A KEY PROBLEM with America’s attempt to wage a War on Terror while safeguarding itself from future attack, Gartenstein-Ross writes, is that our ignorance of the enemy we are facing has allowed us to pursue both goals in a profligate fashion that plays right into the hands of an enemy that sees America’s economy as the long-term target.  To understand the reasoning behind this, we must look to the Soviet Union.  Though myriad factors contributed to the dissolution of the U.S.S.R., its collapse so shortly after its withdrawal from a decade-long quagmire in Afghanistan helped convince Osama bin Laden and other former mujahedeen that they had been the cause of its ultimate defeat.

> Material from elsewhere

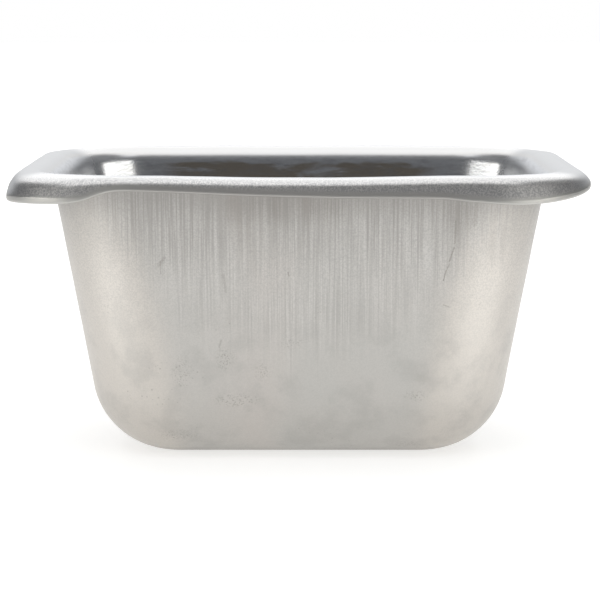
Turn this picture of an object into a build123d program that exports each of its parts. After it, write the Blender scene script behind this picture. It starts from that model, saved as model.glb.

Now, al Qaeda has taken this strategy of embroiling a much larger and wealthier enemy in a long and costly war of economic attrition and has aimed it at the United States, with no small measure of success gained over the last decade.  “Even though it has lost Osama bin Laden and its safe haven in Afghanistan,” the author writes, al Qaeda’s “fight against America is broader, and al Qaeda and its affiliates are key players in more regions than they were engaged in a decade ago…Meanwhile, the U.S. economy is shattered, it faces an almost unthinkable debt burden, and its policy makers have largely been consigned to arguing with each other on the sidelines while the country’s traditional allies…are overthrown or see their power erode” (p. 200).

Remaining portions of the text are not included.